* RECORDED INFORMATION

----------

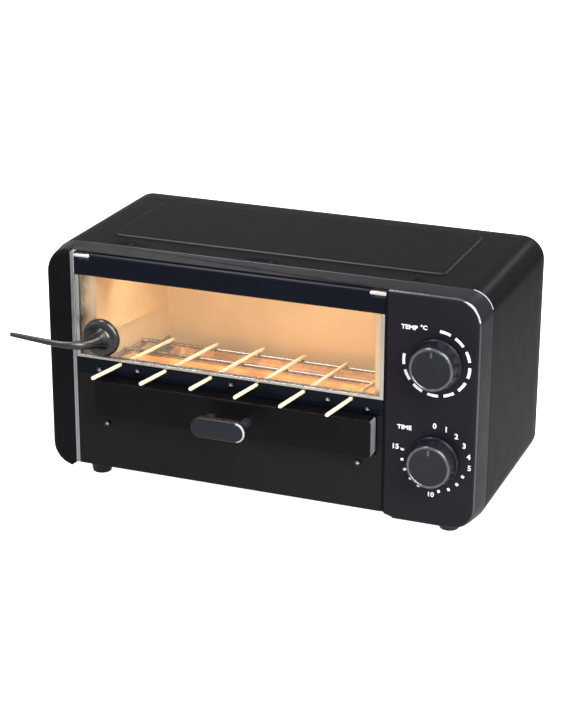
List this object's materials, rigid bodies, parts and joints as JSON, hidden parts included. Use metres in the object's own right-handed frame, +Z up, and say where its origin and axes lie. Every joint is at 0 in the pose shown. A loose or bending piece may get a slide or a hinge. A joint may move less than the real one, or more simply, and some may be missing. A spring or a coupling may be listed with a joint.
{
  "type": "electric yakitori grill",
  "caption": "Tabletop electric skewer grill with a lift-up glass window, a notched skewer rail, a drip drawer and a side panel with a heat knob and a timer knob.",
  "frame": {"origin": "middle of the outline's underside, on the table plane the feet stand on", "axes": "+X to the right as seen from the front, +Y from the front to the back, +Z up; the window, the drawer and the knobs face -Y"},
  "size_m": [0.366, 0.2186, 0.1945],
  "materials": {
    "black_steel": "satin",
    "black_plastic": "satin",
    "navy_enamel": "gloss",
    "plated_steel": "polished",
    "chamber_steel": "bright",
    "galvanised": "satin",
    "knob_plastic": "semi-gloss",
    "lever_plastic": "matte",
    "clear_glass": "clear",
    "bamboo": "natural",
    "ceramic": "matte",
    "rod_steel": "heat-tinted",
    "rubber": "matte",
    "phenolic": "matte"
  },
  "bodies": {
    "housing": {"outer_wrap": "black_steel", "front_bezel": "black_plastic", "chassis_frame": "plated_steel", "skewer_rail": "navy_enamel", "lower_panel": "black_steel", "rail_screw_1": "plated_steel", "rail_screw_2": "plated_steel", "rail_screw_3": "plated_steel", "rail_screw_4": "plated_steel", "rail_screw_5": "plated_steel", "panel_screw_1": "plated_steel", "panel_screw_2": "plated_steel", "oven_liner": "chamber_steel", "skewer_rack": "plated_steel", "lower_heating_rod_1": "rod_steel", "lower_heating_rod_2": "rod_steel", "upper_heating_rod_1": "rod_steel", "upper_heating_rod_2": "rod_steel", "lower_rod_holder_left": "ceramic", "lower_rod_holder_right": "ceramic", "upper_rod_holder_left": "ceramic", "upper_rod_holder_right": "ceramic", "tray_runner_left": "galvanised", "tray_runner_right": "galvanised", "thermostat": "phenolic", "timer_body": "galvanised", "rear_cover": "galvanised", "cord_bush": "rubber", "cover_screw_1": "plated_steel", "cover_screw_2": "plated_steel", "cover_screw_3": "plated_steel", "cover_screw_4": "plated_steel", "base_plate": "galvanised", "foot_front_left": "rubber", "foot_front_right": "rubber", "foot_rear_left": "rubber", "foot_rear_right": "rubber"},
    "window": {"window_rail": "navy_enamel", "window_glass": "clear_glass", "window_channel": "plated_steel", "hinge_pin_left": "plated_steel", "hinge_pin_right": "plated_steel", "lift_lever": "lever_plastic", "lever_screw": "plated_steel"},
    "drawer": {"drawer_front": "black_plastic", "drip_tray": "galvanised", "drawer_handle": "knob_plastic", "handle_post_left": "plated_steel", "handle_post_right": "plated_steel"},
    "heat_dial": {"heat_knob": "knob_plastic", "thermostat_shaft": "plated_steel"},
    "timer_dial": {"timer_knob": "knob_plastic", "timer_shaft": "plated_steel"},
    "skewer_one": {"skewer_1": "bamboo"},
    "skewer_two": {"skewer_2": "bamboo"},
    "skewer_three": {"skewer_3": "bamboo"},
    "skewer_four": {"skewer_4": "bamboo"},
    "skewer_five": {"skewer_5": "bamboo"},
    "skewer_six": {"skewer_6": "bamboo"}
  },
  "joints": [
    {"name": "window_hinge", "type": "hinge", "parent": "housing", "child": "window", "pos_m": [-0.016, -0.05583, 0.1878], "axis": [-1, 0, 0], "range_deg": [0, 100]},
    {"name": "drawer_slide", "type": "slide", "parent": "housing", "child": "drawer", "axis": [0, -1, 0], "range_m": [0, 0.11]},
    {"name": "heat_knob_turn", "type": "hinge", "parent": "housing", "child": "heat_dial", "pos_m": [0.14835, -0.0665, 0.1415], "axis": [0, 1, 0], "range_deg": [0, 285]},
    {"name": "timer_knob_turn", "type": "hinge", "parent": "housing", "child": "timer_dial", "pos_m": [0.14835, -0.0665, 0.066], "axis": [0, 1, 0], "range_deg": [0, 282]},
    {"name": "skewer_one_pull", "type": "slide", "parent": "housing", "child": "skewer_one", "axis": [0, -0.9925, 0.1219], "range_m": [0, 0.16]},
    {"name": "skewer_two_pull", "type": "slide", "parent": "housing", "child": "skewer_two", "axis": [0, -0.9925, 0.1219], "range_m": [0, 0.16]},
    {"name": "skewer_three_pull", "type": "slide", "parent": "housing", "child": "skewer_three", "axis": [0, -0.9925, 0.1219], "range_m": [0, 0.16]},
    {"name": "skewer_four_pull", "type": "slide", "parent": "housing", "child": "skewer_four", "axis": [0, -0.9925, 0.1219], "range_m": [0, 0.16]},
    {"name": "skewer_five_pull", "type": "slide", "parent": "housing", "child": "skewer_five", "axis": [0, -0.9925, 0.1219], "range_m": [0, 0.16]},
    {"name": "skewer_six_pull", "type": "slide", "parent": "housing", "child": "skewer_six", "axis": [0, -0.9925, 0.1219], "range_m": [0, 0.16]}
  ]
}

----------

* CHALLENGE
Reproduce the listing shown above in its entirety, exactly.

* TASK RESPONSE
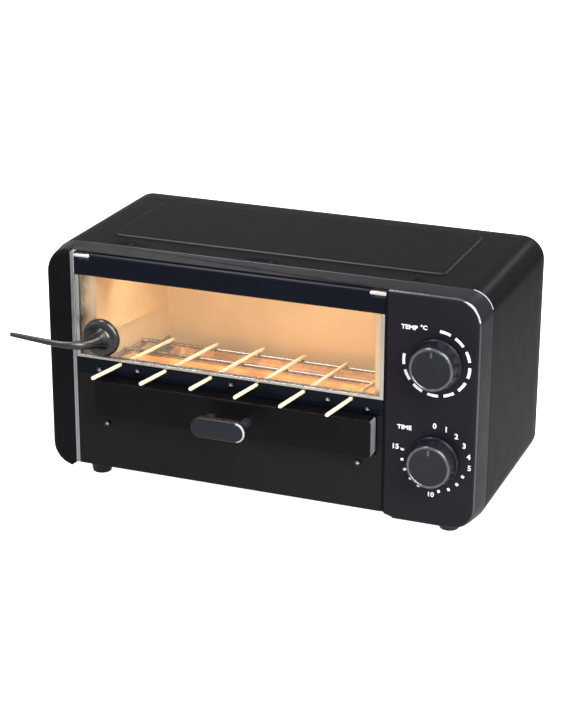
List this object's materials, rigid bodies, parts and joints as JSON, hidden parts included. Use metres in the object's own right-handed frame, +Z up, and say where its origin and axes lie. Every joint is at 0 in the pose shown. A loose or bending piece may get a slide or a hinge. A joint may move less than the real one, or more simply, and some may be missing. A spring or a coupling may be listed with a joint.
{
  "type": "electric yakitori grill",
  "caption": "Tabletop electric skewer grill with a lift-up glass window, a notched skewer rail, a drip drawer and a side panel with a heat knob and a timer knob.",
  "frame": {"origin": "middle of the outline's underside, on the table plane the feet stand on", "axes": "+X to the right as seen from the front, +Y from the front to the back, +Z up; the window, the drawer and the knobs face -Y"},
  "size_m": [0.366, 0.2186, 0.1945],
  "materials": {
    "black_steel": "satin",
    "black_plastic": "satin",
    "navy_enamel": "gloss",
    "plated_steel": "polished",
    "chamber_steel": "bright",
    "galvanised": "satin",
    "knob_plastic": "semi-gloss",
    "lever_plastic": "matte",
    "clear_glass": "clear",
    "bamboo": "natural",
    "ceramic": "matte",
    "rod_steel": "heat-tinted",
    "rubber": "matte",
    "phenolic": "matte"
  },
  "bodies": {
    "housing": {"outer_wrap": "black_steel", "front_bezel": "black_plastic", "chassis_frame": "plated_steel", "skewer_rail": "navy_enamel", "lower_panel": "black_steel", "rail_screw_1": "plated_steel", "rail_screw_2": "plated_steel", "rail_screw_3": "plated_steel", "rail_screw_4": "plated_steel", "rail_screw_5": "plated_steel", "panel_screw_1": "plated_steel", "panel_screw_2": "plated_steel", "oven_liner": "chamber_steel", "skewer_rack": "plated_steel", "lower_heating_rod_1": "rod_steel", "lower_heating_rod_2": "rod_steel", "upper_heating_rod_1": "rod_steel", "upper_heating_rod_2": "rod_steel", "lower_rod_holder_left": "ceramic", "lower_rod_holder_right": "ceramic", "upper_rod_holder_left": "ceramic", "upper_rod_holder_right": "ceramic", "tray_runner_left": "galvanised", "tray_runner_right": "galvanised", "thermostat": "phenolic", "timer_body": "galvanised", "rear_cover": "galvanised", "cord_bush": "rubber", "cover_screw_1": "plated_steel", "cover_screw_2": "plated_steel", "cover_screw_3": "plated_steel", "cover_screw_4": "plated_steel", "base_plate": "galvanised", "foot_front_left": "rubber", "foot_front_right": "rubber", "foot_rear_left": "rubber", "foot_rear_right": "rubber"},
    "window": {"window_rail": "navy_enamel", "window_glass": "clear_glass", "window_channel": "plated_steel", "hinge_pin_left": "plated_steel", "hinge_pin_right": "plated_steel", "lift_lever": "lever_plastic", "lever_screw": "plated_steel"},
    "drawer": {"drawer_front": "black_plastic", "drip_tray": "galvanised", "drawer_handle": "knob_plastic", "handle_post_left": "plated_steel", "handle_post_right": "plated_steel"},
    "heat_dial": {"heat_knob": "knob_plastic", "thermostat_shaft": "plated_steel"},
    "timer_dial": {"timer_knob": "knob_plastic", "timer_shaft": "plated_steel"},
    "skewer_one": {"skewer_1": "bamboo"},
    "skewer_two": {"skewer_2": "bamboo"},
    "skewer_three": {"skewer_3": "bamboo"},
    "skewer_four": {"skewer_4": "bamboo"},
    "skewer_five": {"skewer_5": "bamboo"},
    "skewer_six": {"skewer_6": "bamboo"}
  },
  "joints": [
    {"name": "window_hinge", "type": "hinge", "parent": "housing", "child": "window", "pos_m": [-0.016, -0.05583, 0.1878], "axis": [-1, 0, 0], "range_deg": [0, 100]},
    {"name": "drawer_slide", "type": "slide", "parent": "housing", "child": "drawer", "axis": [0, -1, 0], "range_m": [0, 0.11]},
    {"name": "heat_knob_turn", "type": "hinge", "parent": "housing", "child": "heat_dial", "pos_m": [0.14835, -0.0665, 0.1415], "axis": [0, 1, 0], "range_deg": [0, 285]},
    {"name": "timer_knob_turn", "type": "hinge", "parent": "housing", "child": "timer_dial", "pos_m": [0.14835, -0.0665, 0.066], "axis": [0, 1, 0], "range_deg": [0, 282]},
    {"name": "skewer_one_pull", "type": "slide", "parent": "housing", "child": "skewer_one", "axis": [0, -0.9925, 0.1219], "range_m": [0, 0.16]},
    {"name": "skewer_two_pull", "type": "slide", "parent": "housing", "child": "skewer_two", "axis": [0, -0.9925, 0.1219], "range_m": [0, 0.16]},
    {"name": "skewer_three_pull", "type": "slide", "parent": "housing", "child": "skewer_three", "axis": [0, -0.9925, 0.1219], "range_m": [0, 0.16]},
    {"name": "skewer_four_pull", "type": "slide", "parent": "housing", "child": "skewer_four", "axis": [0, -0.9925, 0.1219], "range_m": [0, 0.16]},
    {"name": "skewer_five_pull", "type": "slide", "parent": "housing", "child": "skewer_five", "axis": [0, -0.9925, 0.1219], "range_m": [0, 0.16]},
    {"name": "skewer_six_pull", "type": "slide", "parent": "housing", "child": "skewer_six", "axis": [0, -0.9925, 0.1219], "range_m": [0, 0.16]}
  ]
}